-- THE PROBLEM --
Every line below must be reproduced exactly. Copy them all.

=======

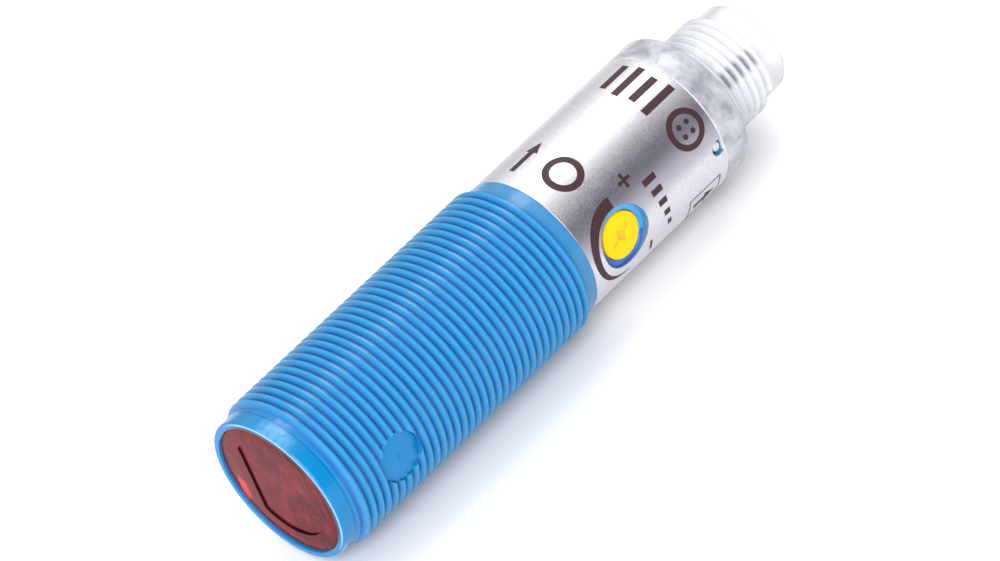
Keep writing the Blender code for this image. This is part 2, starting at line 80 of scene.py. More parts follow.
# Radii and stations that the CAD model's boxes don't show.
PITCH = 1.0 * MM
ROOT_R = LABEL_R
WINDOW_BORE_R = 7.5 * MM
THREAD_BORE_R = 7.0 * MM
REAR_BORE_R = 6.6 * MM
BORE_STEP_X = 35.5 * MM
PARTING_X = 1.43 * MM
VALLEY_X = 1.7 * MM
SHOULDER_X = LABEL_FRONT_X - 0.2 * MM
LABEL_SEAT_R = 7.89 * MM
OPTIC_R = 5.6 * MM
CHORD_Y = 4.0 * MM
RECESS_DEPTH = 0.20 * MM
WELL_R = 3.25 * MM
WELL_FLOOR_Y = -7.35 * MM
KNOB_BORE_R = 2.54 * MM
KNOB_R = 2.45 * MM
GATE_X = 8.45 * MM
GATE_R = 2.5 * MM
GATE_Y = -8.2 * MM
PEG_X = 56.05 * MM
RING_REAR_X = 60.4 * MM
PLUG_VALLEY_X = 61.0 * MM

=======

-- RESULT BELOW --
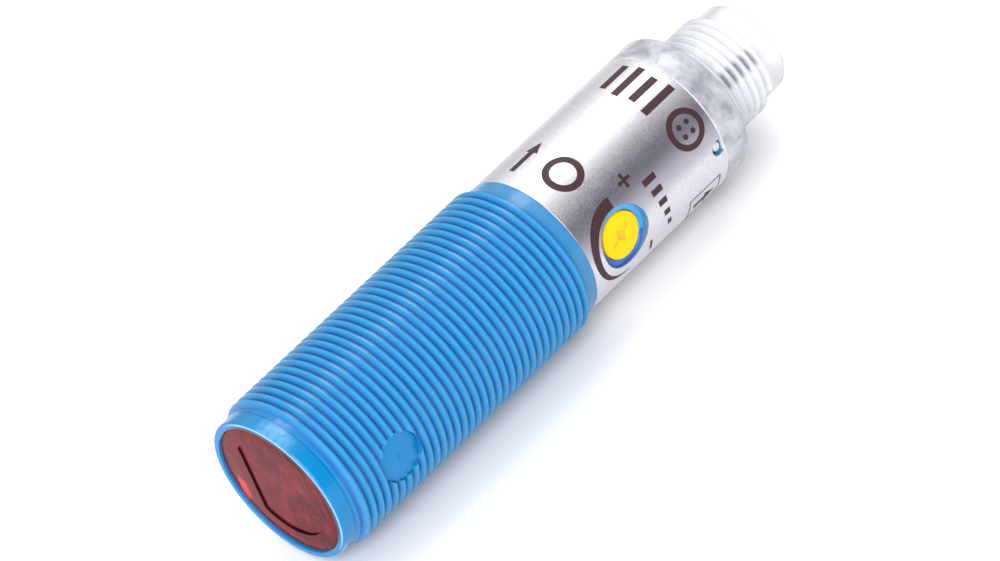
Keep writing the Blender code for this image. This is part 2, starting at line 80 of scene.py. More parts follow.
# Radii and stations that the CAD model's boxes don't show.
PITCH = 1.0 * MM
ROOT_R = LABEL_R
WINDOW_BORE_R = 7.5 * MM
THREAD_BORE_R = 7.0 * MM
REAR_BORE_R = 6.6 * MM
BORE_STEP_X = 35.5 * MM
PARTING_X = 1.43 * MM
VALLEY_X = 1.7 * MM
SHOULDER_X = LABEL_FRONT_X - 0.2 * MM
LABEL_SEAT_R = 7.89 * MM
OPTIC_R = 5.6 * MM
CHORD_Y = 4.0 * MM
RECESS_DEPTH = 0.20 * MM
WELL_R = 3.25 * MM
WELL_FLOOR_Y = -7.35 * MM
KNOB_BORE_R = 2.54 * MM
KNOB_R = 2.45 * MM
GATE_X = 8.45 * MM
GATE_R = 2.5 * MM
GATE_Y = -8.2 * MM
PEG_X = 56.05 * MM
RING_REAR_X = 60.4 * MM
PLUG_VALLEY_X = 61.0 * MM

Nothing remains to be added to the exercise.